Burroughs and his non-profit board of directors have applied for a U.S. Department of Veterans Affairs grant.
If awarded in 2014, the grant could supply $985,000 for programs in the Vision 21 area that includes all of northern California, northern Nevada, Hawaii and Guam, he said.
“If we get the grant, we hope to be able to provide 1,000 military families with up to $550 in temporary emergency living expenses in the form of vouchers, food, diapers and other non-cash forms of assistance,” noted Burroughs.
The grant will also allow the Heritage Center side of the organization to hire three full-time employees plus a full-time counselor, he added.
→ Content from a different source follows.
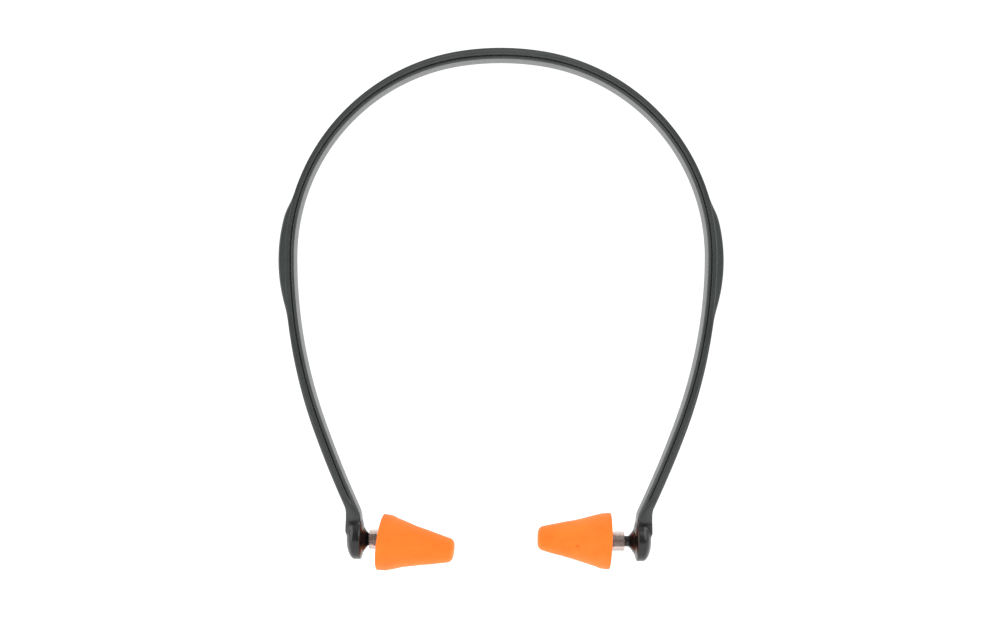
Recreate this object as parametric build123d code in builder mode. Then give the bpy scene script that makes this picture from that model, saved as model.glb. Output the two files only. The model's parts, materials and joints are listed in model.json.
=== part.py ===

However, Burroughs said he intends to start the program on a somewhat smaller, more conservative scale using volunteers and donated funds even if the grant is not awarded.
In preparation, Burroughs and his crew have added another 10,000 square feet of floor space in a warehouse just south of the Redding Municipal Airport to the 6,000-square-foot museum.
The extra space will provide classroom space, computer access, job resume writing and job search training, counseling rooms and quiet spaces to think, listen to music or write.
At 10 a.m. Saturday, Burroughs and the Heritage Center staff will unveil the new offices and inaugurate the program with a brief public ceremony.
The Northern California Veterans Museum & Heritage Center is located at 3711 Meadow View Drive, Redding.